### What is needed
Reproduce each line exactly.

### Information supplied
* start *

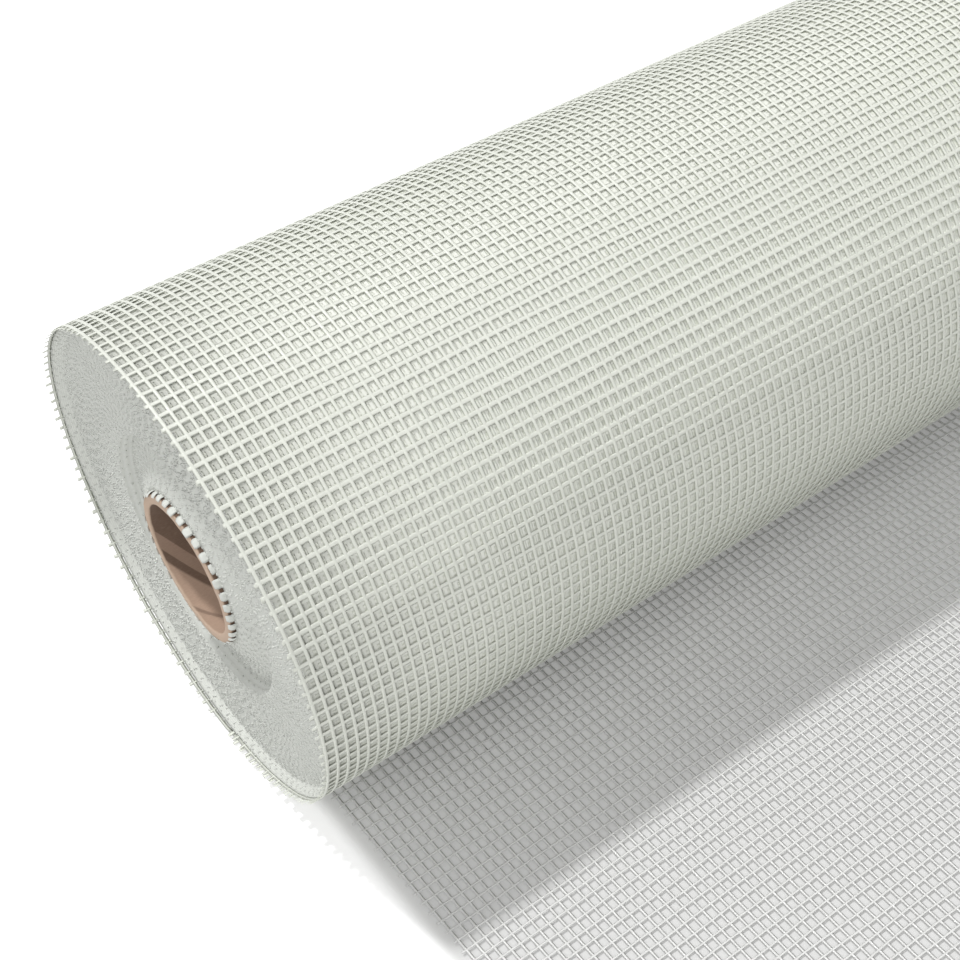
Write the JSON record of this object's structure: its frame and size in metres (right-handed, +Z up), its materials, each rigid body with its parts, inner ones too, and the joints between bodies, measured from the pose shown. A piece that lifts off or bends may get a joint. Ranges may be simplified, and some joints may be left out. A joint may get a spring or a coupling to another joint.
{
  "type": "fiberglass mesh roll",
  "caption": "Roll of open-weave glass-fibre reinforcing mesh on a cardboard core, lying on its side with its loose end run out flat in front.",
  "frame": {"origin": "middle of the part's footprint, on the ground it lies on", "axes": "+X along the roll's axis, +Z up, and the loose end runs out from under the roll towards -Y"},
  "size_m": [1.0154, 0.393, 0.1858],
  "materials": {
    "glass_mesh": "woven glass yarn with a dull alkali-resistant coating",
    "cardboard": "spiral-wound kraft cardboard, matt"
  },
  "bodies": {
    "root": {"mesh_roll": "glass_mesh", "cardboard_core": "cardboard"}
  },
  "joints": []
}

* end *

### Result of this exercise
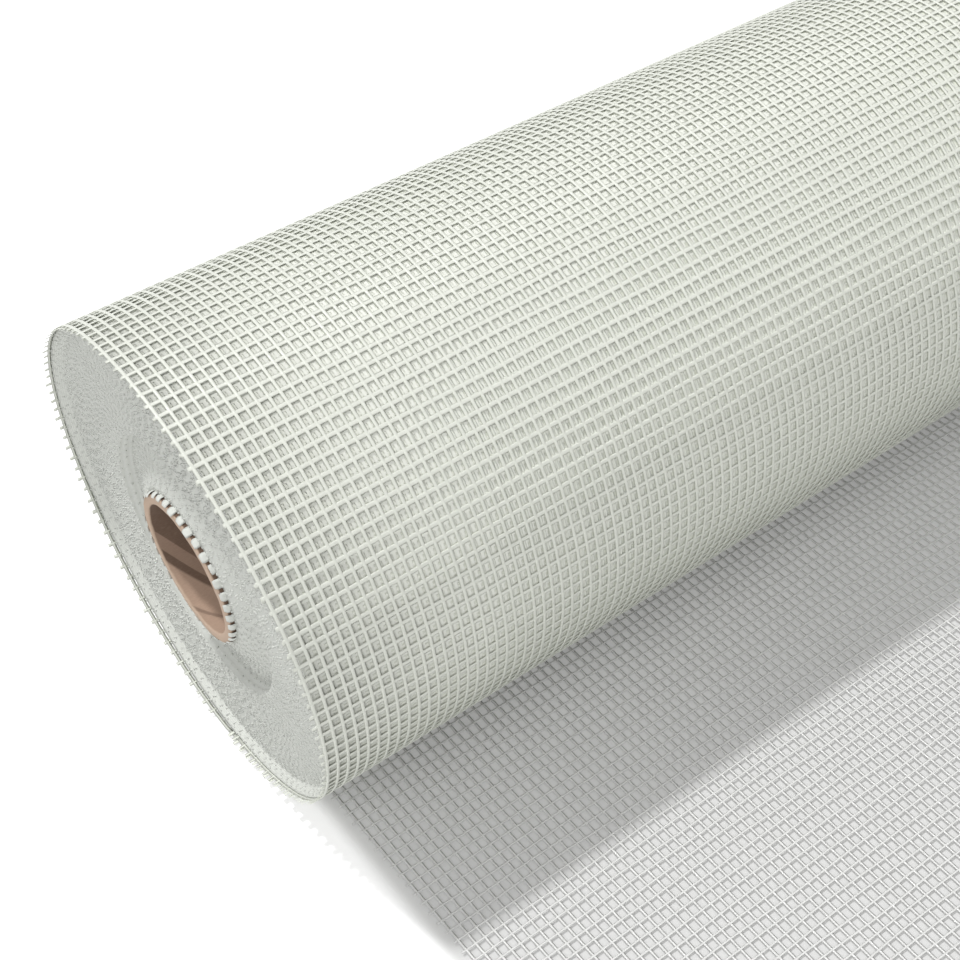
Write the JSON record of this object's structure: its frame and size in metres (right-handed, +Z up), its materials, each rigid body with its parts, inner ones too, and the joints between bodies, measured from the pose shown. A piece that lifts off or bends may get a joint. Ranges may be simplified, and some joints may be left out. A joint may get a spring or a coupling to another joint.
{
  "type": "fiberglass mesh roll",
  "caption": "Roll of open-weave glass-fibre reinforcing mesh on a cardboard core, lying on its side with its loose end run out flat in front.",
  "frame": {"origin": "middle of the part's footprint, on the ground it lies on", "axes": "+X along the roll's axis, +Z up, and the loose end runs out from under the roll towards -Y"},
  "size_m": [1.0154, 0.393, 0.1858],
  "materials": {
    "glass_mesh": "woven glass yarn with a dull alkali-resistant coating",
    "cardboard": "spiral-wound kraft cardboard, matt"
  },
  "bodies": {
    "root": {"mesh_roll": "glass_mesh", "cardboard_core": "cardboard"}
  },
  "joints": []
}